Please focus your attention on the assertion that "The best way to lift nations out of poverty is through trade." It is a widespread error made by almost all professional economists, including those in your administration. It has thereby kept you from finding a politically acceptable way of bringing prosperity to the 80% of the world's people who live out their lives with the wolf at the door. I'm sure you have heard the term "export-led recovery." It is a term Keynesian economists have used since the Great Depression as one of two possible ways to climb out of an economic decline. The other way is to "go for growth," which really amounts to making changes in your internal fiscal and monetary policies intended to expand the economy from within. For poor countries, this is almost always the best way to proceed, but the economists of the World Bank and International Monetary Fund almost never consider it. Why? To a Keynesian, it invariably means increasing spending, but if a country is poor, how can it spend? On the other hand, an "export-led expansion" that increases exports to the United States by lowering tariffs here automatically means that Americans who are now making goods to be imported will become unemployed. It is in most cases a zero-sum solution, where poor people abroad benefit at the expense of poor people at home. You want to do the "right thing," Mr. President, but this way means organized labor is on your back.
A classical (supply-side) economist instead thinks of a country as being impoverished because there are factors which are preventing their own people from producing and trading WITH EACH OTHER. Take a country like Haiti, which is the poorest in our hemisphere. Your administration spent enormous resources on Haiti these past six years, but the island nation is no closer to economic growth than it was when political strife forced you to intervene. Imagine, though, that every country on earth disappeared, except Haiti. How would an economist go about getting Haiti to grow if it could not do so by trade, there being no foreign nation with which it could trade? Once you focus on the problem in this way, you can begin to look at ways by which poor countries can "go for growth " by eliminating factors that are preventing their own people from producing and exchanging the fruits of their production. One way is to examine the tax system, to see if tax rates on labor and/or capital might be higher than they need to be to produce a revenue stream required by the government. If tax rates are producing little revenue anyway, there is a good chance they would produce more if they were lowered. The IMF and World Bank economists never, ever take this into consideration, Mr. President. It is what the "Laffer Curve" was all about in the Reagan administration. The lowering of rates that had swelled as a result of the great inflation of the 1970s did produce a great increase in the level of wealth in the United States. As the lower rates invited more Americans to produce and trade with each other, our IMPORTS also soared, as the rest of the world became eager to invest their own talents and energies in our booming economy. They sent us more goods than they bought from us, happy to make up the difference by accepting stocks and bonds of the U.S. Our economic growth has not been "export led," as has been clear. We went for growth and got it in a big way.

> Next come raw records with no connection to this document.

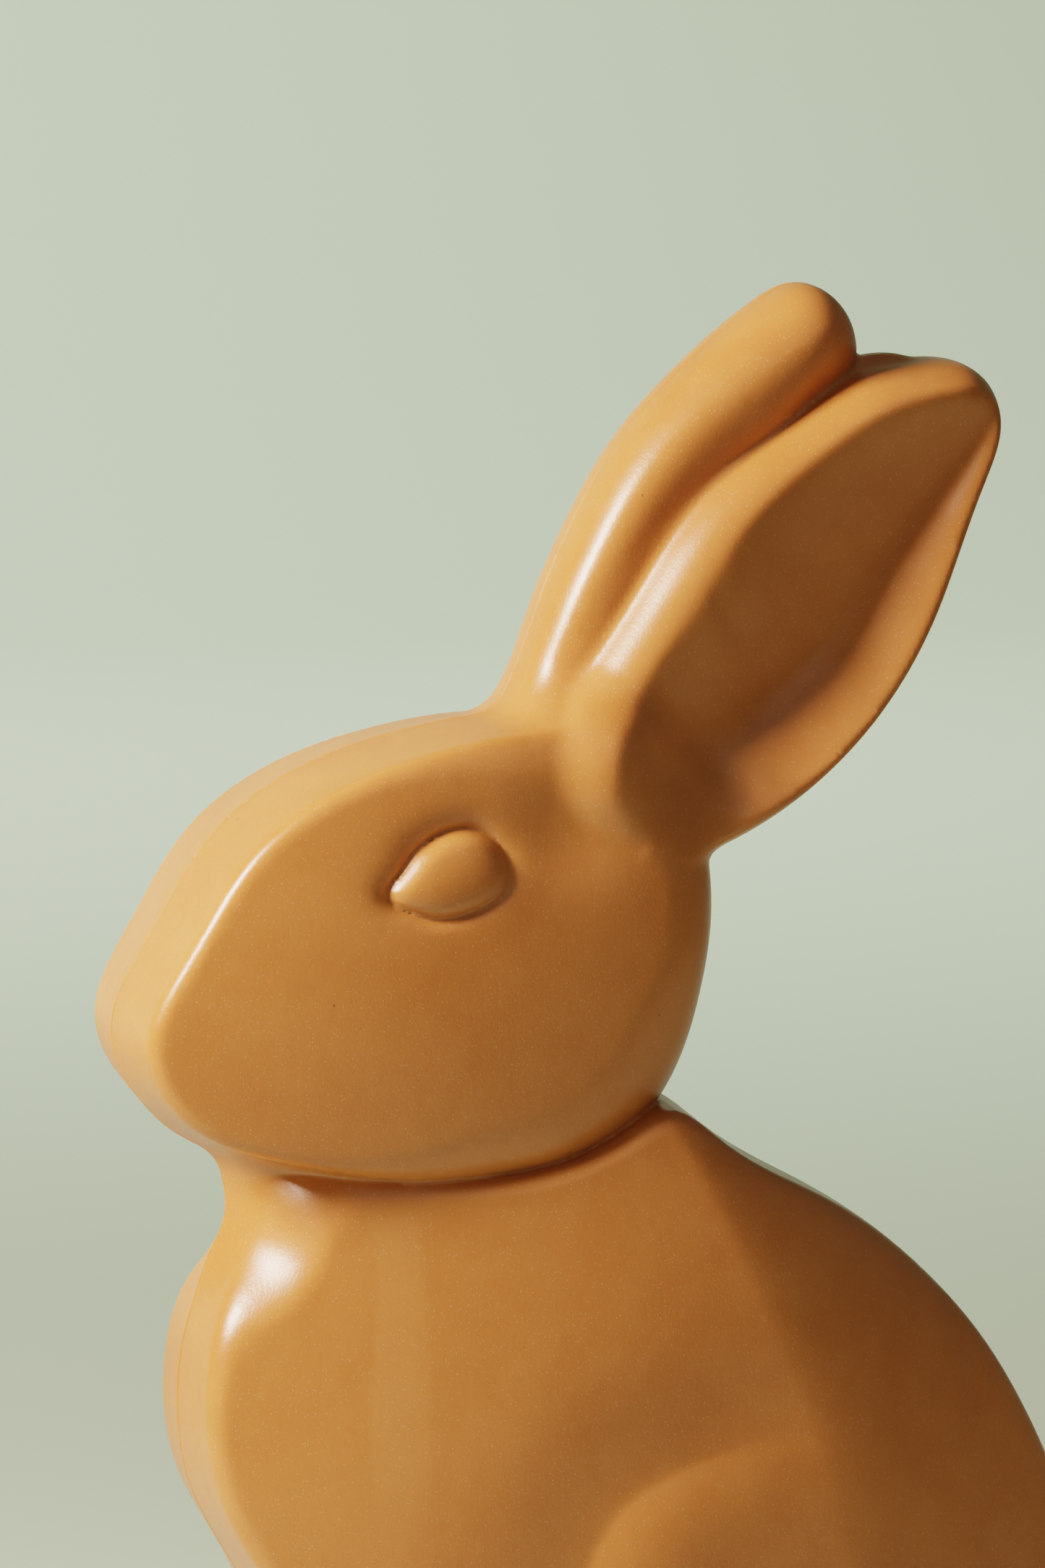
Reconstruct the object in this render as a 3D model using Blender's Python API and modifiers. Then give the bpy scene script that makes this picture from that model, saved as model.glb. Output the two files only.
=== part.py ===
"""A seated rabbit moulded in chocolate, one solid piece in profile.

The nose points to -X, the two halves of the mould meet at Y = 0 and the flat base lies on Z = 0.
Shapes are worked out in millimetres and the finished mesh is scaled to metres.
"""

import math

import bmesh
import bpy
import numpy as np
from mathutils import Matrix

MM = 0.001

# Mould walls: every outline is given on the seam and leans in as it rises to the face
HALF = 11.0
DRAFT = 0.075
EDGE_ROUND = 1.3
BACK_ROUND = 3.6
BACK_FROM = -4.0
BACK_TO = 16.0
OUTLINE_STEPS = 160
FILLET_STEPS = 4

# Crown of the faces: share of the outline's size, and share of the crown's height
CROWN_RINGS = ((0.86, 0.36), (0.66, 0.7), (0.42, 0.9), (0.18, 1.0))
BODY_CROWN = 2.6
HEAD_CROWN = 1.8

# Outlines on the seam plane, as (x, z)
HEAD = (
    (-21.5, 111.0), (-30.8, 108.2), (-40.3, 101.8), (-46.3, 93.0), (-49.7, 84.5), (-45.8, 77.0),
    (-37.6, 73.4), (-27.0, 71.3), (-16.0, 71.2), (-7.2, 72.9), (-0.6, 77.6), (2.3, 84.0),
    (3.7, 93.0), (3.5, 99.5), (0.6, 106.0), (-9.0, 111.2),
)
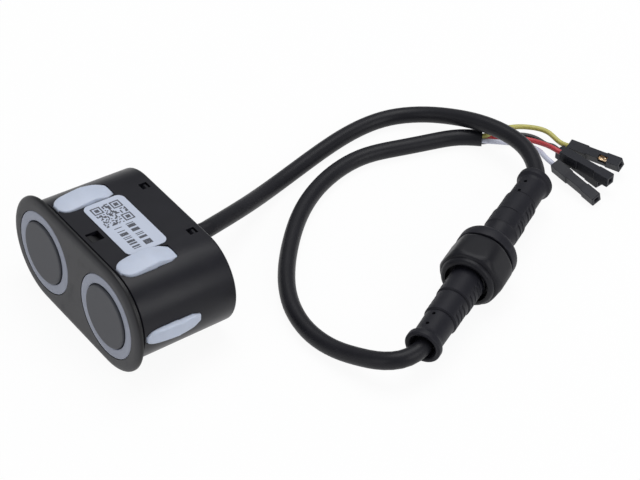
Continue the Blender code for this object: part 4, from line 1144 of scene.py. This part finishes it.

I'm sure you would find, Mr. President, that if you carefully examined the structure of the Haitian economy, you would find that it could be easily fixed, with a small number of changes in the tax and regulatory structure, and a monetary policy appropriate to a nation that wishes to operate without inflationary or deflationary monetary forces. You may be surprised to learn that when Haiti was coming unglued early in your administration, I urgently advised then Senate Minority Leader Bob Dole to urge you to send a supply-side delegation to Port au Prince, for this purpose. It was at the same time I urged him to suggest to you that General Colin Powell be sent to Haiti, to try to head off a military conflict and a need for us to invade the island. Senator Dole did make the latter suggestion, which you took. I don't know if he ever had an opportunity to suggest the former, as I did offer the idea that Jack Kemp would be a natural to lead the economic fact-finding group.
It is not too late, Mr. President. You could easily manage this initiative, and it would not give your natural supporters in organized labor any concern that they would be paying for Haiti's growth. The initiative would be a great success, I would predict, and its recommendations would be useful for every other country in the world that is having growth problems because of an inappropriate focus on trying to grow through external trade. If a poor country does concentrate on supply-side solutions to internal growth, it becomes a magnet for foreign capital and runs trade deficits as a result. The best development model is that of the United States, which went from a standing start to the greatest economic power on earth by going for growth.